Technology Adoption Acceleration: The pressure to compete may drive faster adoption of construction technologies like BIM, prefabrication, and digital twins among smaller firms seeking efficiency advantages.

Policy and Industry Response Considerations

The growing divide in construction backlogs raises important questions about industry structure and economic resilience. Some industry associations are calling for:

  • Enhanced training programs specifically for data center construction trades
  • Supply chain initiatives to improve component availability for smaller contractors
  • Bonding and financing support for qualified smaller firms seeking to enter the data center market
  • Project packaging strategies that break larger developments into smaller, more accessible packages

However, these initiatives face significant challenges given the market forces at play. The fundamental economics of data center construction—enormous scale, mission-critical reliability requirements, and compressed timelines—naturally favor large, well-capitalized contractors with established expertise.

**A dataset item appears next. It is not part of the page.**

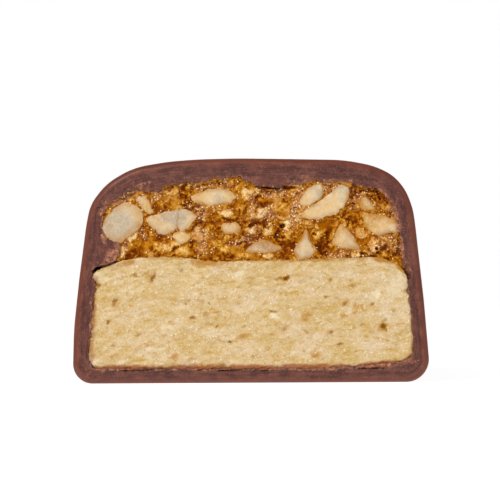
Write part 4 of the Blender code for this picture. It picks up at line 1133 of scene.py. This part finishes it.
def broken_face(flat, rows):
    """Height from 0, deep, to 1, proud, of the broken caramel, and its tone, dust, grit and crumbs."""
    seat = at_y(flat, 0.0)
    drift = np.stack([layered(seat, 0.9, 4, seed, 0.62) for seed in (SEED + 59, SEED + 60)], -1)
    bent = flat + 0.9 * drift
    bowed = flat + 0.3 * np.stack([layered(seat, 0.6, 2, seed) for seed in (SEED + 57, SEED + 58)], -1)
    inset = -line_distance(flat, smooth_line(SHELL_INSIDE, 4))
    brim = 1 - eased(0.0, 0.4, inset + 0.3 * layered(seat, 0.6, 2, SEED + 65))
    bulk = layered(at_y(bent, 0.0), 0.8, 4, SEED + 64, 0.62)
    fine = layered(seat, 0.24, 3, SEED + 68, 0.7)
    near, mark = grains(seat, 0.17, SEED + 63)
    kernel = np.clip(1 - near ** 2, 0, 1) * mark
    near, mark = grains(at_y(bent, 0.0), 0.32, SEED + 66)
    pore = (1 - eased(0.1, 0.45, near)) * (mark > 0.35)
    calm = patches(bent, POOLS, 0.2 * fine)
    sugar = patches(bent, SUGAR_FIELDS, 0.4 * fine) * (1 - 0.8 * calm)
    slit = patches(flat, SLITS, 0.05 * fine)
    hollow = np.clip(patches(bent, HOLLOWS, 0.2 * fine), 0, 1) * (1 - slit)
    lift, tint, crisp = (np.zeros(len(flat)) for _ in range(3))
    dust = sugar * (0.12 + 0.6 * kernel)
    for x, z, wide, tall, turn, proud, tone, dusty in CRISPS:
        away = ellipse_distance(bowed, x, z, wide, tall, turn) + 0.2 * fine
        mask = 1 - eased(0.75, 1.15, away)
        lift = np.maximum(lift, (0.08 + 0.30 * proud) * mask * (1 - 0.6 * np.clip(away, 0, 1) ** 2))
        tint = np.where(mask > crisp, (tone - 0.5) * mask, tint)
        dust = np.maximum(dust, 0.5 * dusty * mask)
        crisp = np.maximum(crisp, mask)
    hole = np.zeros(len(flat))
    for x, z, radius in CRISP_HOLES:
        away = np.hypot(flat[:, 0] - x, flat[:, 1] - z) / radius + 0.3 * fine
        hole = np.maximum(hole, 1 - eased(0.6, 1.3, away))
    rough = (1 - 0.85 * calm) * (1 - 0.3 * crisp)
    grit = (0.75 + 0.25 * sugar) * rough
    high = (0.60 + (0.38 * bulk + 0.14 * fine) * rough + lift - 0.14 * crisp * pore
            + 0.08 * sugar * (kernel - 0.3))
    high = high + 0.8 * brim * (BRIM_LEVEL - high) - 0.42 * hollow - 0.7 * hole
    high = high + slit * (0.3 - high)
    wide_level = softened(high.reshape(rows), 9).ravel()
    glow = layered(seat, 0.9, 3, SEED + 61)
    # Tone is partly the caramel's own colour, in its crisps, pools and sugar, and partly painted light:
    # proud places and ridges are painted lighter, hollows and the pores of crisps darker as painted shade,
    # and slits get the darkest tone as painted shade in the gap.
    tone = (0.385 + 0.35 * (high - 0.6) + 0.6 * (high - wide_level) + 1.1 * tint + 0.3 * fine * rough
            - 0.27 * hollow - 0.22 * crisp * pore + 0.36 * sugar * (kernel - 0.22) + 0.4 * calm * glow)
    tone = tone * (1 - slit)
    crumbs = (0.04 + 0.96 * sugar) * (1 - 0.8 * calm) * (1 - np.maximum(hollow, slit))
    for shape in NUTS.values():
        away = line_distance(flat, smooth_line(shape["line"], 8)[::2]) + 0.3 * bulk
        level = 1 - (shape["front"] + 0.35 * shape["bulge"] - CARAMEL_TOP) / CARAMEL_DEPTH
        near = np.exp(-(np.maximum(away, 0) / 0.2) ** 2)
        high = high + 0.85 * (level - high) * near
        high = high - NUT_SINK * eased(0.12, 0.4, -away)
        # Painted shade: the caramel right round each nut is a little darker.
        tone = tone - 0.02 * near
        crumbs = np.maximum(crumbs, 0.3 * np.exp(-((away - 0.04) / 0.2) ** 2)) * eased(-0.2, -0.06, away)
    return np.clip(high, 0, 1), tone, dust, grit, crumbs


# How many shapes of crumb there are, and how far noise moves the corners of one that is 1 in radius
CRUMB_KINDS = 3
CRUMB_BUMPS = 2.6


def crumb_tree(material):
    """Geometry Nodes: small broken crumbs strewn over the faces whose "crumbs" mark asks for them."""
    tree = bpy.data.node_groups.new("strewn_crumbs", "GeometryNodeTree")
    add = functools.partial(add_node, tree)
    for name, way, kind in (("Geometry", "INPUT", "Geometry"), ("Density", "INPUT", "Float"),
                            ("Smallest", "INPUT", "Float"), ("Largest", "INPUT", "Float"),
                            ("Seed", "INPUT", "Int"), ("Geometry", "OUTPUT", "Geometry")):
        tree.interface.new_socket(name, in_out=way, socket_type="NodeSocket" + kind)

    def drawn(data_type, low, high):
        """Random value for each crumb."""
        node = add("FunctionNodeRandomValue", data_type=data_type)
        ends = [socket for socket in node.inputs if socket.name in ("Min", "Max") and socket.enabled]
        for socket, value in zip(ends, (low, high)):
            feed(tree, socket, value)
        return next(socket for socket in node.outputs if socket.enabled)

    given = add("NodeGroupInput").outputs
    wish = add("GeometryNodeInputNamedAttribute", {"Name": "crumbs"}, data_type="FLOAT")
    amount = add("ShaderNodeMath", {0: wish.outputs["Attribute"], 1: given["Density"]}, operation="MULTIPLY")
    spots = add("GeometryNodeDistributePointsOnFaces",
                {"Mesh": given["Geometry"], "Density": amount.outputs[0], "Seed": given["Seed"]})
    place = add("GeometryNodeInputPosition").outputs[0]
    shapes = add("GeometryNodeJoinGeometry")
    for kind in range(CRUMB_KINDS):
        ball = add("GeometryNodeMeshIcoSphere", {"Radius": 1.0, "Subdivisions": 1})
        moved = add("ShaderNodeVectorMath", {0: place, 1: (3.7 * kind, 1.9, 0.0)}, operation="ADD")
        bumps = add("ShaderNodeTexNoise", {"Vector": moved.outputs[0], "Scale": 1.1, "Detail": 1.0})
        centred = add("ShaderNodeVectorMath", {0: bumps.outputs["Color"], 1: (0.5, 0.5, 0.5)},
                      operation="SUBTRACT")
        offset = add("ShaderNodeVectorMath", {0: centred.outputs[0], "Scale": CRUMB_BUMPS},
                     operation="SCALE")
        shaped = add("GeometryNodeSetPosition", {"Geometry": ball.outputs["Mesh"],
                                                 "Offset": offset.outputs[0]})
        single = add("GeometryNodeGeometryToInstance", {"Geometry": shaped.outputs[0]})
        tree.links.new(single.outputs[0], shapes.inputs[0])
    strewn = add("GeometryNodeInstanceOnPoints",
                 {"Points": spots.outputs["Points"], "Instance": shapes.outputs[0], "Pick Instance": True,
                  "Instance Index": drawn("INT", 0, CRUMB_KINDS - 1),
                  "Rotation": drawn("FLOAT_VECTOR", (0, 0, 0), (6.28, 6.28, 6.28)),
                  "Scale": drawn("FLOAT", given["Smallest"], given["Largest"])})
    marked = add("GeometryNodeStoreNamedAttribute",
                 {"Geometry": strewn.outputs[0], "Value": drawn("FLOAT", 0, 1), "Name": "tint"},
                 data_type="FLOAT", domain="INSTANCE")
    real = add("GeometryNodeRealizeInstances", {"Geometry": marked.outputs[0]})
    final = add("GeometryNodeSetMaterial", {"Geometry": real.outputs[0], "Material": material})
    add("NodeGroupOutput", {"Geometry": final.outputs[0]})
    return tree


def strew(name, ground, tree, **inputs):
    """Crumbs of their own on a piece; gives back the new piece."""
    modifier = ground.modifiers.new("strewn", "NODES")
    modifier.node_group = tree
    for item in tree.interface.items_tree:
        if item.in_out == "INPUT" and item.name in inputs:
            modifier[item.identifier] = inputs[item.name]
    bpy.context.view_layer.update()
    seen = ground.evaluated_get(bpy.context.evaluated_depsgraph_get())
    mesh = bpy.data.meshes.new_from_object(seen)
    ground.modifiers.remove(modifier)
    mesh.name = name
    return placed(name, mesh)


# ---- surroundings ----

# Half the floor's side, in metres, and how brightly it glows
FLOOR_REACH = 3.0
FLOOR_GLOW = 0.9
# Strength of the surroundings as light, and as the camera sees them
WORLD_LIGHT, WORLD_SEEN = 0.32, 1.0
# Lights: (name, place, size, power), in metres and watts
LIGHTS = [("key", (-0.16, -0.28, 0.28), 0.12, 1.0), ("fill", (0.25, -0.25, 0.12), 0.2, 0.12)]


def make_floor():
    """Plain pale floor."""
    mesh = bpy.data.meshes.new("floor")
    corners = [(FLOOR_REACH * x, FLOOR_REACH * y, 0) for x, y in ((-1, -1), (1, -1), (1, 1), (-1, 1))]
    mesh.from_pydata(corners, [], [(0, 1, 2, 3)])
    f = Finish("floor_white", Roughness=0.8, Specular_IOR_Level=0.1, Base_Color=(0.3, 0.3, 0.3, 1),
               Emission_Color=(1, 1, 1, 1), Emission_Strength=FLOOR_GLOW)
    mesh.materials.append(f.material)
    return placed("floor", mesh)


def make_world():
    """Even white surroundings, dimmer as light than as seen."""
    world = bpy.data.worlds.new("studio")
    bpy.context.scene.world = world
    world.use_nodes = True
    tree = world.node_tree
    tree.nodes["Background"].inputs["Color"].default_value = (1, 1, 1, 1)
    tree.nodes["Background"].inputs["Strength"].default_value = WORLD_LIGHT
    seen = add_node(tree, "ShaderNodeBackground", {"Color": (1, 1, 1, 1), "Strength": WORLD_SEEN})
    rays = add_node(tree, "ShaderNodeLightPath")
    blend = add_node(tree, "ShaderNodeMixShader", {0: rays.outputs["Is Camera Ray"], 2: seen.outputs[0],
                                                   1: tree.nodes["Background"].outputs[0]})
    tree.links.new(blend.outputs[0], tree.nodes["World Output"].inputs["Surface"])


def add_light(name, place, size, power, target=(0.0, 0.0, 0.010)):
    """Round soft light aimed at the bar."""
    data = bpy.data.lights.new(name, "AREA")
    data.shape = "DISK"
    data.size = size
    data.energy = power
    light = placed(name, data)
    light.location = place
    light.rotation_euler = (Vector(target) - Vector(place)).to_track_quat("-Z", "Y").to_euler()


# Camera: the photograph's frame is 500 by 500, and its middle looks at this point of the cut face
PHOTO_WIDTH_MM = 43.35
LOOK_AT = (-0.04, CUT, 11.53)
CAMERA_DISTANCE_MM = 480.0
CAMERA_RISE_DEG = 0.25
CAMERA_ROLL_DEG = 0.3
SENSOR_MM = 36.0


def make_camera():
    """Long lens, straight at the cut face."""
    data = bpy.data.cameras.new("camera")
    data.sensor_width = SENSOR_MM
    data.lens = SENSOR_MM * CAMERA_DISTANCE_MM / PHOTO_WIDTH_MM
    data.clip_start = 0.01
    data.clip_end = 10.0
    camera = placed("camera", data)
    rise = math.radians(CAMERA_RISE_DEG)
    camera.location = (LOOK_AT[0] * MM, (LOOK_AT[1] - CAMERA_DISTANCE_MM * math.cos(rise)) * MM,
                       (LOOK_AT[2] + CAMERA_DISTANCE_MM * math.sin(rise)) * MM)
    camera.rotation_euler = Euler((math.radians(90) - rise, 0, 0), "XYZ")
    camera.rotation_euler.rotate_axis("Z", math.radians(-CAMERA_ROLL_DEG))
    bpy.context.scene.camera = camera


# ---- assembly ----

coating = make_coating(chocolate_finish())
# Crumbs: how many to a square metre, and their sizes in metres
chocolate_crumbs = strew("chocolate_crumbs", coating,
                         crumb_tree(crumb_finish("chocolate_crumb", CHOCOLATE_SHADES)),
                         Density=6e7, Smallest=3e-5, Largest=8e-5, Seed=5)
for piece in (coating, chocolate_crumbs):
    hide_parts("coating")
    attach(piece, "root")

dough = make_dough(dough_finish())
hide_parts("dough")
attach(dough, "root")

caramel = make_caramel(caramel_finish())
caramel_crumbs = strew("caramel_crumbs", caramel, crumb_tree(crumb_finish("sugar_and_glint_crumb", SUGAR_AND_GLINT_SHADES)),
                       Density=4e7, Smallest=3e-5, Largest=7e-5, Seed=3)
for piece in (caramel, caramel_crumbs):
    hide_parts("caramel")
    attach(piece, "root")

nut_flesh = nut_finish()
for nut_name, nut_shape in NUTS.items():
    nut = make_nut(nut_name, nut_shape, nut_flesh)
    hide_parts(nut_name)
    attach(nut, "root")

make_floor()
make_world()
for light in LIGHTS:
    add_light(*light)
make_camera()
bpy.context.scene.view_settings.view_transform = "Standard"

Conclusion: A Structural Shift with Lasting Implications

The data center construction boom represents more than just another market cycle—it signals a structural shift in the construction industry toward increased concentration, specialization, and scale requirements. While this creates tremendous opportunities for contractors positioned to capitalize on the digital infrastructure buildout, it also poses existential challenges for smaller firms and regional contractors outside major data center markets.

The uneven backlog distribution between large and small contractors reflects deeper changes in how major infrastructure gets built in the 21st century. As AI, cloud computing, and digital transformation continue to drive demand for data center capacity, the construction industry will need to adapt through workforce development, technological innovation, and potentially new business models that allow broader participation in this critical sector.

For now, the data center construction gold rush continues, but the spoils are increasingly concentrated among those with the scale, expertise, and financial resources to play in this high-stakes arena. The coming years will determine whether this concentration becomes a permanent feature of the construction landscape or whether market forces and industry initiatives create pathways for broader participation in building the digital infrastructure of tomorrow.